We haven’t seen anything close to that type of player over the first few two weeks of the 2021 season, as Barkley has 96 total yards on 26 attempts. He is recovering from an ACL injury, but the main problem here is the New York Giants’ horrific offensive line. There’s rarely ever any running room for Barkley and a large chunk of his 57 rushing yards last night came on a 41-yard breakaway run in the first quarter. He’s also not getting much passing work, seeing just three total targets on Thursday night.
The question now becomes what should fantasy owners do with Barkley. You certainly had to invest heavy early round capital on him during your drafts, which makes it nearly impossible to bench him from a roster construction standpoint. But, as things stand right now, you’re not getting any sort of positive production from keeping Barkley in your lineup.
Barkley’s certainly an enigma and there’s an argument to be made for both sides of what to do with him. You could hold him and hope he balls out for your team next week against Atlanta and then in week five against Dallas, but the Giants also square up against the Saints, Rams, and Panthers before their bye week – all of which are quality defensive fronts. Trading him on name value alone, if you can, might be your best bet at the moment.
Much like he was last year, J.D. McKissic was heavily involved in the Football Team’s offensive script when they were forced to throw the ball. He saw six targets, catching five of them, and amassed 83 total receiving yards. His one drop was on a difficult, tight-windowed wheel route play where McKissic nearly made an unbelievable grab regardless. He also scored a touchdown on the ground, despite totaling just 10 rushing yards.
If you’re not in a PPR league, just stop reading this right now. McKissic offers little value in standard formats because all of his work comes via the passing game. It’s clear to me, however, that the Washington Football Team values what he can do as a pass catcher and sees him as a key piece to their offense.
This obviously also ties into the overall fantasy value of Antonio Gibson, who came into the year as a high draft pick because of the expectation that he’d be the team’s three down back. He still out-snapped McKissic, but Gibson saw just 13 carries and two total targets in this game, totaling 73 yards.
Even though Gibson led the Football Team in targets last week with five, it does seem like McKissic will be increasingly involved in the offense after his performance last night. That certainly raises his stand alone value in PPR leagues as a FLEX play and does cause Gibson’s potential RB1 value to take a hit.
Does Daniel Jones Have Fantasy Value?
Maybe it’s just because he was playing against Washington, but New York Giants’ quarterback Daniel Jones balled out on Thursday night.
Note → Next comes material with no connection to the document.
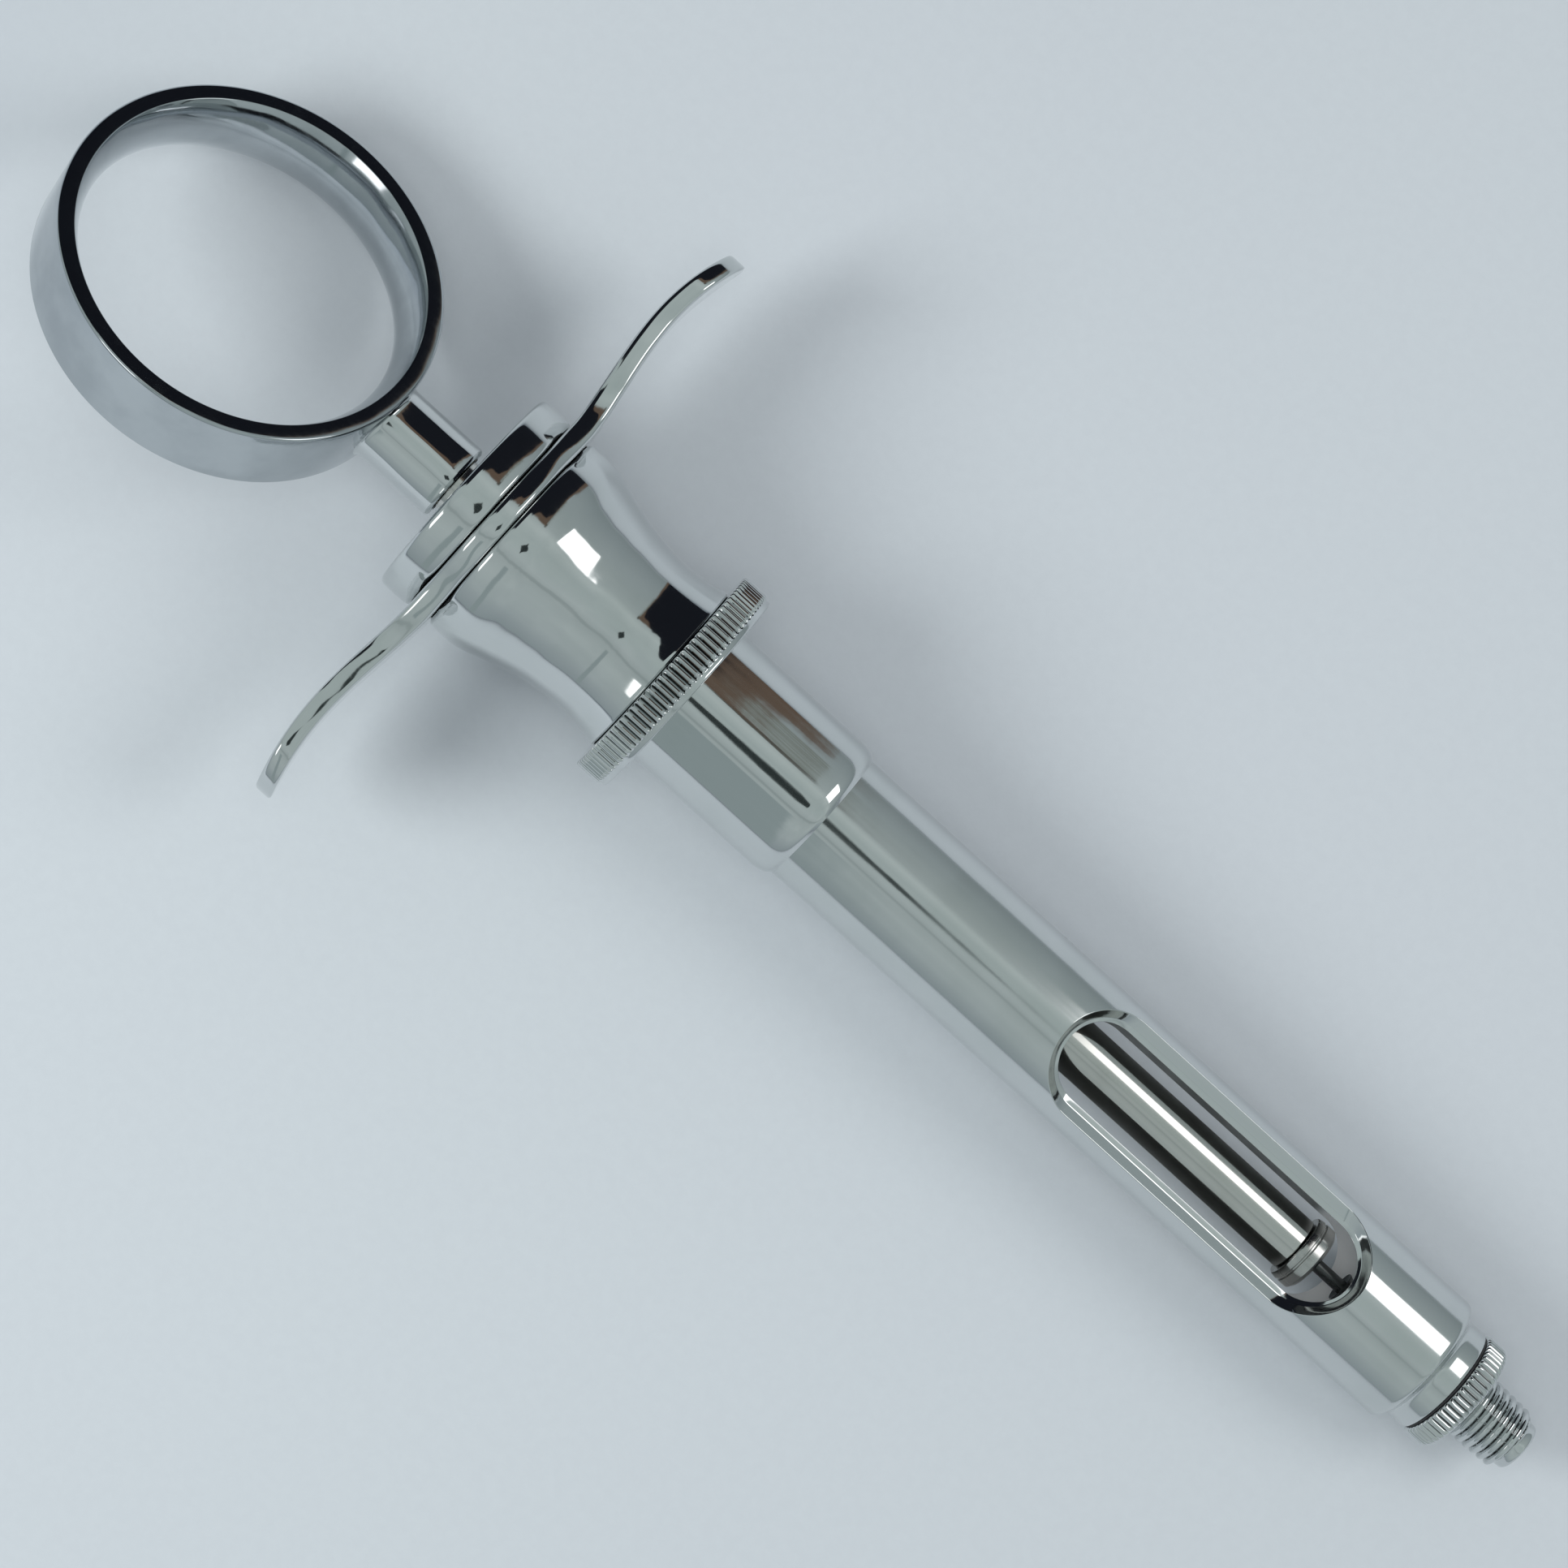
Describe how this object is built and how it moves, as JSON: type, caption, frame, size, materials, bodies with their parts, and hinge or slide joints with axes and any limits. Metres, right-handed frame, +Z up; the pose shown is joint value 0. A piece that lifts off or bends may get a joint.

Jones completed 22-of-32 passes for 249 passing yards and a touchdown through the air. He should’ve had at least 40 more passing yards and another score, but Darius Slayton decided to drop a wide open touchdown in the end zone. Jones also added 95 yards rushing, and a touchdown, on nine carries.
The question now becomes: does Daniel Jones have standalone fantasy value?
And as crazy as this sounds, the answer is yeah, he probably does.
Fantasy football isn’t about how good you are on the field, but more so what kind of numbers you can put up in a given opportunity. Jones checks a lot of boxes for being a productive fantasy quarterback even though most people would agree he’s not actually a good NFL quarterback.
To begin with, Jones plays on a poor team that’s often in negative game scripts, causing him to throw the ball more often than not. He’s also a capable athlete out of the pocket and he’s able to create plays with his legs, further raising the floor of his overall fantasy production.
I’m not ever going to advocate for starting Jones in a tough matchup against New Orleans or the Rams, two teams he plays in the next few weeks, but streaming him against Dallas, Washington, and other friendlier matchups certainly isn’t a bad idea.